Questions: Lipoproteins: Structure and Lipid Transport
5 questions to test your understanding
Score: 0 / 5
Question 1 Multiple Choice
A patient's blood panel shows high LDL and low HDL. Why does this combination indicate elevated cardiovascular risk?
AHigh LDL stores excess fat in adipose tissue; low HDL means insufficient energy availability for cellular repair
BHigh LDL means more cholesterol is being delivered to peripheral tissues including artery walls, while low HDL means less cholesterol is being scavenged from those tissues and returned to the liver
CLDL particles are toxic because they carry protein that damages endothelial cells; HDL neutralizes this toxicity
LDL's function is to deliver cholesterol to peripheral tissues via LDL receptors; when LDL is abundant, more cholesterol reaches and can accumulate in artery walls, driving atherosclerotic plaque formation. HDL's function is reverse cholesterol transport — it scavenges excess cholesterol from peripheral tissues and returns it to the liver for excretion. Low HDL means this clearance pathway is underactive. The 'good/bad' shorthand captures the directional asymmetry: LDL delivers cholesterol outward, HDL removes it back toward the liver.
Question 2 Multiple Choice
As a VLDL particle circulates and lipoprotein lipase hydrolyzes its triglyceride cargo at capillary walls, what happens to the particle's density?
ADensity decreases as the particle loses mass and expands, eventually becoming a chylomicron
BDensity stays the same because the phospholipid shell expands proportionally to replace lost core lipids
CDensity increases as the triglyceride-rich core shrinks, leaving the particle relatively enriched in protein and cholesterol
DDensity increases initially but decreases again when the particle reaches the liver and exchanges apolipoproteins
Lipoprotein density reflects the ratio of lipid (low density) to protein (high density). VLDL begins very lipid-rich and protein-poor, hence very low density. As lipoprotein lipase removes triglycerides from the core, the lipid-to-protein ratio falls — the remaining core becomes cholesterol ester-rich and the surface apolipoproteins make up a larger fraction of total mass. This progressive densification produces IDL then LDL — the naming convention directly reflects this maturation process. LDL is essentially a cholesterol-delivery remnant of VLDL's triglyceride delivery job.
Question 3 True / False
Apolipoproteins on the lipoprotein surface determine which cellular receptors recognize and take up each lipoprotein class, acting as address labels that direct the particle to its metabolic destination.
TTrue
FFalse
Answer: True
Apolipoproteins are not merely structural — they are functional determinants of metabolic fate. ApoB-100 on LDL is recognized by the LDL receptor on hepatocytes and peripheral cells. ApoE on remnant particles is recognized by hepatic receptors for clearance. ApoA-I on HDL activates LCAT (lecithin-cholesterol acyltransferase) and interacts with ABCA1 for cholesterol efflux. Defects in specific apolipoproteins (as in familial hypercholesterolemia where LDL receptor or ApoB-100 is mutated) cause lipoprotein accumulation because the address label system fails.
Question 4 True / False
HDL is called 'good cholesterol' because it contains a healthier type of fat than LDL, making it less likely to deposit in artery walls.
TTrue
FFalse
Answer: False
The 'good/bad' distinction is about transport direction, not fat quality. Both LDL and HDL carry the same cholesterol molecule. HDL is cardioprotective because it performs reverse cholesterol transport — it accepts excess cholesterol from peripheral tissues (including artery walls) and carries it back to the liver for excretion in bile. LDL is associated with risk because its function is to deliver cholesterol outward to tissues, and excess LDL means excess delivery to artery walls. The cholesterol is identical; the traffic direction differs.
Question 5 Short Answer
Why are lipoproteins necessary for lipid transport in blood, and how does their structure solve the problem they address?

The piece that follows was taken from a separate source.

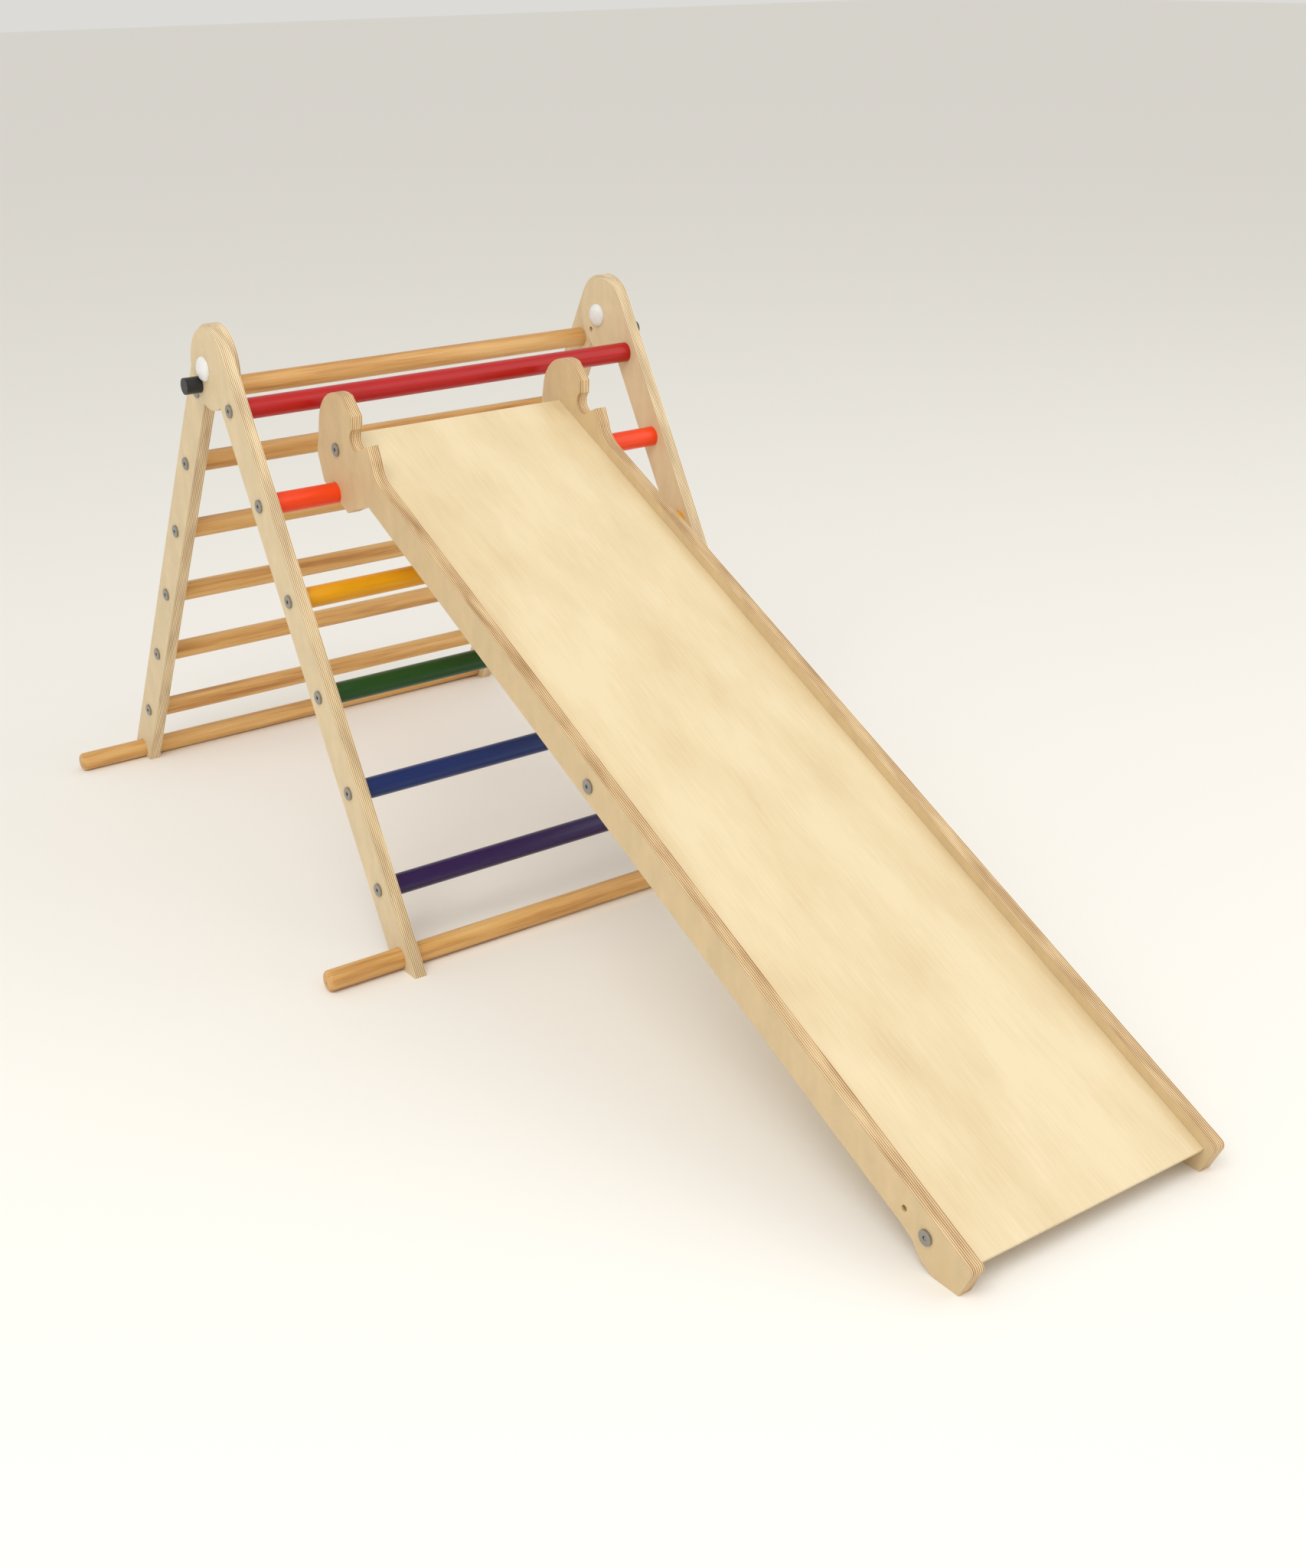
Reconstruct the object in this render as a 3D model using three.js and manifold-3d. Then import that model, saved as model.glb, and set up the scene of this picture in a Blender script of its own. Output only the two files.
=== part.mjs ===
// A folding climbing triangle with a hook-on slide.
// X runs along the rungs, the slide comes down towards -Y, and +Z is up.
// The origin is on the floor, in the middle of the footprint. Sizes are in millimetres.
import * as THREE from "three";
import { mergeVertices } from "three/addons/utils/BufferGeometryUtils.js";
import Module from "manifold-3d";

const wasm = await Module();
wasm.setup();

// ---- Driving dimensions ----
const ply = 18; // thickness of every plywood rail and side board
const fit = 0.3; // gap between touching pieces
const rungPitch = 140;
const rungCount = 6;
const rungDiameter = 30;
const barDiameter = 30;
const barProjection = 113; // how far a base bar stands out past the rails
const frameWidth = 710; // over both ladders' rails

const pivotHeight = 754;
const ladderTilt = 30; // degrees from upright
const railOffset = 43; // centre line of the rails, outward from the hinge axis
const firstRung = 79; // hinge axis to the top rung, along the rail
const railWidth = 56;
const headRadius = 58;
const headDown = 6; // head centre below the hinge axis, along the rail

const slideTilt = 25.9; // degrees below level
const slideLeft = -236; // outer face of the left side board
const slideWidth = 397;
const boardTop = 91; // top edge of a side board above the hook rung's axis
const lowerEdge = 42; // bottom edge of a side board above the hook rung's axis
const panelDepth = 14; // top of the panel below the top edge
const panelThickness = 5;
const grooveDepth = 6;
const footReach = 1436; // hook rung's axis to the front end of the slide

const boltHeadDiameter = 19;
const boltHeadHeight = 2.5;
const boltShankDiameter = 6;
const boltShankLength = 45;
const socketWidth = 6;
const socketDepth = 1.8;
const capDiameter = 36;
const capHeight = 9;
const pivotDiameter = 10;
const knobStud = 8;
const knobDiameter = 24;
const knobHeight = 24;
const knobDown = 12; // lock stud's place on the head
const knobOutward = -29;
const crossDiameter = 17;

// ---- Derived places ----
const rad = THREE.MathUtils.degToRad;
const lastRung = firstRung + (rungCount - 1) * rungPitch;
const barPlace =
  (pivotHeight + Math.sin(rad(ladderTilt)) * railOffset - barDiameter / 2 - fit) / Math.cos(rad(ladderTilt));
const frontLeft = -frameWidth / 2; // outer face of the front ladder's left rail
const ladderWidth = frameWidth - ply - fit;
const rearLeft = frontLeft + ply + fit;
const hookPlace = firstRung + rungPitch;

const colours = {
  birch: 0xe4cfa5,
  slideBirch: 0xdcc08a,
  panel: 0xf1e2be,
  pine: 0xdca860,
  zinc: 0x8a8a88,
  white: 0xf4f4f2,
  black: 0x1c1c1e,
  rungs: [0xb80000, 0xfa4400, 0xf0a800, 0x0f4a14, 0x0b2a6b, 0x260b50],
};

function material(colour, roughness = 0.5, metalness = 0) {
  return new THREE.MeshStandardMaterial({ color: colour, roughness, metalness });
}

// ---- Solids ----
function solidOf(geometry) {
  const bare = geometry.clone();
  bare.deleteAttribute("normal");
  bare.deleteAttribute("uv");
  const merged = mergeVertices(bare, 1e-4);
  return new wasm.Manifold(
    new wasm.Mesh({
      numProp: 3,
      vertProperties: new Float32Array(merged.attributes.position.array),
      triVerts: new Uint32Array(merged.index.array),
    }),
  );
}

function geometryOf(solid) {
  const mesh = solid.getMesh();
  const geometry = new THREE.BufferGeometry();
  geometry.setAttribute("position", new THREE.BufferAttribute(mesh.vertProperties, 3));
  geometry.setIndex(new THREE.BufferAttribute(mesh.triVerts, 1));
  geometry.computeVertexNormals();
  return geometry;
}

function cut(geometry, tools) {
  return geometryOf(tools.reduce((left, tool) => left.subtract(solidOf(tool)), solidOf(geometry)));
}

function join(pieces) {
  return geometryOf(pieces.map(solidOf).reduce((all, piece) => all.add(piece)));
}

// A cylinder along X from x = start, centred on (y, z).
function rod(diameter, start, length, y, z, segments = 32) {
  return new THREE.CylinderGeometry(diameter / 2, diameter / 2, length, segments)
    .rotateZ(Math.PI / 2)
    .translate(start + length / 2, y, z);
}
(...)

Think about your answer, then reveal below.
Model answer: Lipids are hydrophobic and cannot dissolve in aqueous blood plasma. Lipoproteins solve this by packaging hydrophobic cargo (triglycerides, cholesterol esters) in a hydrophobic core, surrounded by a hydrophilic shell of phospholipids and apolipoproteins that interfaces with water. The amphipathic shell makes the particle water-soluble while keeping the hydrophobic cargo interior protected.

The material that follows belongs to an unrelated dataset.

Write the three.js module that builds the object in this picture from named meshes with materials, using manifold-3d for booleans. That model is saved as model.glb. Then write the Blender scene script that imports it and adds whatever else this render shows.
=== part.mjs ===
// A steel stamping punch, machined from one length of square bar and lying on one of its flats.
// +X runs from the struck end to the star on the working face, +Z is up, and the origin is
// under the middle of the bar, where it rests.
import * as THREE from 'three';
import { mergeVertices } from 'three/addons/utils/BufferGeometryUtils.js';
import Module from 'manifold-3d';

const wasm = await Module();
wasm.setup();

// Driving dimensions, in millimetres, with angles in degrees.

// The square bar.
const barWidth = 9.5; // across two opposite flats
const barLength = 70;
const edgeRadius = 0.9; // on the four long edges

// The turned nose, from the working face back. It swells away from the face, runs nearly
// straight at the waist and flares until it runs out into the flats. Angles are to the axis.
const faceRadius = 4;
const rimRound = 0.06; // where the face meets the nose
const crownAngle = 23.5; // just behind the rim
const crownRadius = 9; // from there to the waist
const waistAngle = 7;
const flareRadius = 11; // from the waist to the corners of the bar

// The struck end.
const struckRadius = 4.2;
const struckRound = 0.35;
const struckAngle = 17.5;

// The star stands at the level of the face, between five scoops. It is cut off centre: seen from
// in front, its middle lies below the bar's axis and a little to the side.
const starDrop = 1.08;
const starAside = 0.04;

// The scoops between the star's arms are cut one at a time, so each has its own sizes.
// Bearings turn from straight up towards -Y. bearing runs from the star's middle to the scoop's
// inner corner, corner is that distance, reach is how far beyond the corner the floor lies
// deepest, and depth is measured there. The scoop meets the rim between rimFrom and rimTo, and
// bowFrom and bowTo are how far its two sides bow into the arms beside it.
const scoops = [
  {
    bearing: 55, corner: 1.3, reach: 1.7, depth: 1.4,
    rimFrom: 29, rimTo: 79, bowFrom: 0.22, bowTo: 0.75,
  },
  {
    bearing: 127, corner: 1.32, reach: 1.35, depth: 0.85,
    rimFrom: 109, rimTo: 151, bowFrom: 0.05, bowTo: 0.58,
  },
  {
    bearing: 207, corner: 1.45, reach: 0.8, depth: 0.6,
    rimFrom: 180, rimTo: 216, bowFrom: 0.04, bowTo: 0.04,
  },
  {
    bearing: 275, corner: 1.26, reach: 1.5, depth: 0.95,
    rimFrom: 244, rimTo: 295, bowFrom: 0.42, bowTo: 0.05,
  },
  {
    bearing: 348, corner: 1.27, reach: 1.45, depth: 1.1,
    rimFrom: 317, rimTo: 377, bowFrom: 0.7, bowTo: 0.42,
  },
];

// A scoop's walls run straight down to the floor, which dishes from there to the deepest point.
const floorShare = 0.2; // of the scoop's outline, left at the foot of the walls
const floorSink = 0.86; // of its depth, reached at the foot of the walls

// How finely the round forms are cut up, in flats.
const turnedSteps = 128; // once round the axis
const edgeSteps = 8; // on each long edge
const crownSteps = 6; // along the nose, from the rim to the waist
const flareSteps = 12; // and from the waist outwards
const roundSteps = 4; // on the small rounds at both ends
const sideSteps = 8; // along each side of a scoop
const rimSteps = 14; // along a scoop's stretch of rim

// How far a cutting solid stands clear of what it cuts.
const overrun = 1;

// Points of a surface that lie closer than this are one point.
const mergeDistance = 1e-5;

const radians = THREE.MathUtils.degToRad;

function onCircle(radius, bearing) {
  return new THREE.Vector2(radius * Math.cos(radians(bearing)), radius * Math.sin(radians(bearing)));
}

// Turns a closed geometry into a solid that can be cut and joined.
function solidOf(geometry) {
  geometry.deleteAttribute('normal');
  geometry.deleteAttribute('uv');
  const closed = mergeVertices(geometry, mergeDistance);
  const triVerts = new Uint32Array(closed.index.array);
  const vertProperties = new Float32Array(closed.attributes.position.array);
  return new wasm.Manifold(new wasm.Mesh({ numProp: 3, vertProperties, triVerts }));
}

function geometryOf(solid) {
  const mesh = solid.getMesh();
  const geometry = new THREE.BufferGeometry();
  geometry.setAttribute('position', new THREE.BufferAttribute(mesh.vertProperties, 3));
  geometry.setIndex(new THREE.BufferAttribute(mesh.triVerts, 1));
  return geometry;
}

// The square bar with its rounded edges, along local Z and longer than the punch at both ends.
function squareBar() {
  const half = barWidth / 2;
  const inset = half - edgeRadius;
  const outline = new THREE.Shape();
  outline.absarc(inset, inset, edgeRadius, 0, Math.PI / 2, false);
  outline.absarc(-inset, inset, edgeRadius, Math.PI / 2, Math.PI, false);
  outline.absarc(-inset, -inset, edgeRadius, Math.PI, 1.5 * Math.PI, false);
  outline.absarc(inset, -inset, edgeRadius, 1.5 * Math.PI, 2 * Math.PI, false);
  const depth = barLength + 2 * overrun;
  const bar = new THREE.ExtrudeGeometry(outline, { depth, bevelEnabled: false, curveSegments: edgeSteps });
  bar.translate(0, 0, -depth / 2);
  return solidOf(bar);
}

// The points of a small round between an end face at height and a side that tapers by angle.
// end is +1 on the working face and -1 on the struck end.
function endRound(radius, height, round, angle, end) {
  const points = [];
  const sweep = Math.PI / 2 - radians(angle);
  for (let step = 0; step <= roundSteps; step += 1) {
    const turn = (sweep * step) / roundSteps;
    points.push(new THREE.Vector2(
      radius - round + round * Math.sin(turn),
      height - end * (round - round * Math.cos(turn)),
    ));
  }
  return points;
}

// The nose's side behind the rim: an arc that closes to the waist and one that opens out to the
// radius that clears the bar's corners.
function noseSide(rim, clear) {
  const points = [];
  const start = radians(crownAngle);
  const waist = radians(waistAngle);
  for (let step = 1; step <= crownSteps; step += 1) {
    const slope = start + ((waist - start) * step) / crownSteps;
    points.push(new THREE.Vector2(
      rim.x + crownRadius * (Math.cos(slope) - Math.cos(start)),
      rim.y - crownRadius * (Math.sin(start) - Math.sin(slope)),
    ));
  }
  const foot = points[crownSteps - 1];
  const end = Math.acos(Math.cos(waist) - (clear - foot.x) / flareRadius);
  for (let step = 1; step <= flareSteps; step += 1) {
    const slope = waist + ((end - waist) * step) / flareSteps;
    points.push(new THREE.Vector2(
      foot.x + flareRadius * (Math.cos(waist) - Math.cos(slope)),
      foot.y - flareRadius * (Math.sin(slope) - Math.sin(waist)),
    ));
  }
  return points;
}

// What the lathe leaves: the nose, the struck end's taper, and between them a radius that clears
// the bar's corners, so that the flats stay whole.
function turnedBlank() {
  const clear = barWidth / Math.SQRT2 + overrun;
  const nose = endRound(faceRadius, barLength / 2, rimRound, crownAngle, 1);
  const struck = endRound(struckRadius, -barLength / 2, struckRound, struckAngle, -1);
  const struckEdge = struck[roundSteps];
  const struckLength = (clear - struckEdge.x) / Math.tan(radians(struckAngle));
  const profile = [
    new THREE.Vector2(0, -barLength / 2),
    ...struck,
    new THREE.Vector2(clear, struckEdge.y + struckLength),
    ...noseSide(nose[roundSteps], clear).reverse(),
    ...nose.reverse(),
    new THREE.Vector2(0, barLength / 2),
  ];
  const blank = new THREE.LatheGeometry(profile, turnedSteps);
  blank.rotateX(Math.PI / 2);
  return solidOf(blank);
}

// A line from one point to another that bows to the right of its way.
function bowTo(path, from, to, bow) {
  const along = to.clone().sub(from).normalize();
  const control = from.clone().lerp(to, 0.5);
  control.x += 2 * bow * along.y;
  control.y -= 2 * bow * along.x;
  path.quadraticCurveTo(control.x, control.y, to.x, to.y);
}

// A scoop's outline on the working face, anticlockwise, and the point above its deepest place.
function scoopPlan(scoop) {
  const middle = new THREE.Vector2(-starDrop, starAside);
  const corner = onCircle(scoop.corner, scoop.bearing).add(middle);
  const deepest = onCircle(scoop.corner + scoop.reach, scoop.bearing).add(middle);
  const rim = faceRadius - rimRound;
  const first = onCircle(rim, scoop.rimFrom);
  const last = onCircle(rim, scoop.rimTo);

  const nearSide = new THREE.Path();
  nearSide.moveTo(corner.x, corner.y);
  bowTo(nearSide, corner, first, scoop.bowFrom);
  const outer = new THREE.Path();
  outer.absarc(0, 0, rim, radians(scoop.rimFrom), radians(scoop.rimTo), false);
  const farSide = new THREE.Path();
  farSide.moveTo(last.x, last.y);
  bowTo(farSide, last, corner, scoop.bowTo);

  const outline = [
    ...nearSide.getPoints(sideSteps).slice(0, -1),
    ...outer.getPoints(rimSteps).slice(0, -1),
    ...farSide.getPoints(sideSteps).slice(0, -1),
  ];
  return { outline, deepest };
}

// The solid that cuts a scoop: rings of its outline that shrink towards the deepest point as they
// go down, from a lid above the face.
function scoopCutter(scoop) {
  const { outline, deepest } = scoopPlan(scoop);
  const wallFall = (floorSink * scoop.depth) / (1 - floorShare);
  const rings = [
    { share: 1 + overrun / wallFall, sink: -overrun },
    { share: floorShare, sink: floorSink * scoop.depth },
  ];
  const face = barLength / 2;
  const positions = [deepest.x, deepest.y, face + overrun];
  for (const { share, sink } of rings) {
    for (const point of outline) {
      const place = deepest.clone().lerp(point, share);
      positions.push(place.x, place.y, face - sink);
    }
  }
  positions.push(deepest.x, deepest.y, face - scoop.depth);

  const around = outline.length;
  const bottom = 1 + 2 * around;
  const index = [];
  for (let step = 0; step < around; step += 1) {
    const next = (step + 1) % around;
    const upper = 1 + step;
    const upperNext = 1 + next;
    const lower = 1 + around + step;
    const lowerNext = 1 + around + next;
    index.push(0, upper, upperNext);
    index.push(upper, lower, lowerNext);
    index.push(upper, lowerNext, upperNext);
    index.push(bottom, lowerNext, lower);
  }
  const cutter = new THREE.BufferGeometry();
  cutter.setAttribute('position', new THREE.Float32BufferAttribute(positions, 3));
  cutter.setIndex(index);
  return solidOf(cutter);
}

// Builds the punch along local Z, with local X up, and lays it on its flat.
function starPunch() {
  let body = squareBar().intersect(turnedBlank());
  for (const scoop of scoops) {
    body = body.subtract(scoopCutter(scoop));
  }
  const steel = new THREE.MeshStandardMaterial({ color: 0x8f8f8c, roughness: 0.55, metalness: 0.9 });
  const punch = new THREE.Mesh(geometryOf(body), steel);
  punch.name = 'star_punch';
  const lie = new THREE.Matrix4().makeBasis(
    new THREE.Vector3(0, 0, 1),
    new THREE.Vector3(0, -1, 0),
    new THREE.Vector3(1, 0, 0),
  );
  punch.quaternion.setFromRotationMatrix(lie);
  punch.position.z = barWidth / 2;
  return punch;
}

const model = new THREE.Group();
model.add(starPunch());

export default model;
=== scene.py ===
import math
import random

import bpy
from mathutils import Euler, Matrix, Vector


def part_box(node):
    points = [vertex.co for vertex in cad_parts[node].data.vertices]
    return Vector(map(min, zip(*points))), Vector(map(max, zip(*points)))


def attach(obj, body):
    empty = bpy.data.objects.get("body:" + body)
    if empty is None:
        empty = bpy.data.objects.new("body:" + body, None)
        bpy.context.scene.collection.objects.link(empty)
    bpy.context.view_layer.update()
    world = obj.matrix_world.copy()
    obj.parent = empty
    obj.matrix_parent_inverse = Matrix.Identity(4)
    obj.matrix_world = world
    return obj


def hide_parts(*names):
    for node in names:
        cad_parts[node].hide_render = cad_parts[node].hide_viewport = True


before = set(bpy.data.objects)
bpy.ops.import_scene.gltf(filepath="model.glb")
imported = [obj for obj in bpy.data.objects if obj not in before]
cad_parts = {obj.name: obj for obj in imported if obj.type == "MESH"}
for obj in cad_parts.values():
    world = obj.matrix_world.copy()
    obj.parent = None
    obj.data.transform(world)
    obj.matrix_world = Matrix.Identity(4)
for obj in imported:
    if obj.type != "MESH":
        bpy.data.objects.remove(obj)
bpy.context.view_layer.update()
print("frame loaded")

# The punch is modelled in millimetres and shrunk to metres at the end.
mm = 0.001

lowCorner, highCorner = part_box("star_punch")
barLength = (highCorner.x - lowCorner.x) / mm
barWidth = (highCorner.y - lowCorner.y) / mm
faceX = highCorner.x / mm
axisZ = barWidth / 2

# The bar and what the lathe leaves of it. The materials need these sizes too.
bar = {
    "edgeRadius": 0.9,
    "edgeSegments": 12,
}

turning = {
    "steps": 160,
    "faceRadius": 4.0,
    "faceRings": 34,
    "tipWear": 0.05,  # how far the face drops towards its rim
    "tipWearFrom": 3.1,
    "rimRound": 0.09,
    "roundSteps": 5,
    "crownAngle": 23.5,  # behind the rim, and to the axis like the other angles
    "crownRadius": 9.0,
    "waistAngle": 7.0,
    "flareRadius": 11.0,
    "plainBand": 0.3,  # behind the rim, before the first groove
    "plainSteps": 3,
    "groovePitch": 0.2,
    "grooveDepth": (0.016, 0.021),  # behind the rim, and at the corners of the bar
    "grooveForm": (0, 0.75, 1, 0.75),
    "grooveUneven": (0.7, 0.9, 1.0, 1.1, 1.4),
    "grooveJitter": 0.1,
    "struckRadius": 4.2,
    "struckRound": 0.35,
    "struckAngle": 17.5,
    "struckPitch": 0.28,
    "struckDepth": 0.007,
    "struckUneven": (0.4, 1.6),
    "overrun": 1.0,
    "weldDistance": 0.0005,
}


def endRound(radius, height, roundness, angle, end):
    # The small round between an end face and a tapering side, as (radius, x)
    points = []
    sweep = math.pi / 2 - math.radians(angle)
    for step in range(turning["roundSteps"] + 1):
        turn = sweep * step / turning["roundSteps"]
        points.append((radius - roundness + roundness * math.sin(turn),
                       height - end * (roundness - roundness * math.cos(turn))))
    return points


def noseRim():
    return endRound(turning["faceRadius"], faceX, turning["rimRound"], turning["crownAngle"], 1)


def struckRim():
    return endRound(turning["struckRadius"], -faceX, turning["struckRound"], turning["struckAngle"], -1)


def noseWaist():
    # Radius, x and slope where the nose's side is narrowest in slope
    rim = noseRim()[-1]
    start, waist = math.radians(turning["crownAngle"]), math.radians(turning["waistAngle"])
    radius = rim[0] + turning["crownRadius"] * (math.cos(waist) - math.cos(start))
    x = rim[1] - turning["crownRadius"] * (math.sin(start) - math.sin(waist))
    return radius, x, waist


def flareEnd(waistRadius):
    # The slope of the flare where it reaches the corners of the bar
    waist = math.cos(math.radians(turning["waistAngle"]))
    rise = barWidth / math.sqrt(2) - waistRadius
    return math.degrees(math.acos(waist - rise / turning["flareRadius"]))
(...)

This is the fundamental transport problem in lipid biology: moving water-insoluble molecules through a water-based circulatory system. The lipoprotein architecture — essentially a micelle-like particle with a hydrophobic core and hydrophilic surface — is the body's engineering solution. The apolipoproteins on the surface add a second layer of functionality: they determine where the particle goes and which enzymes act on it, turning a simple packaging problem into a sophisticated targeted delivery system.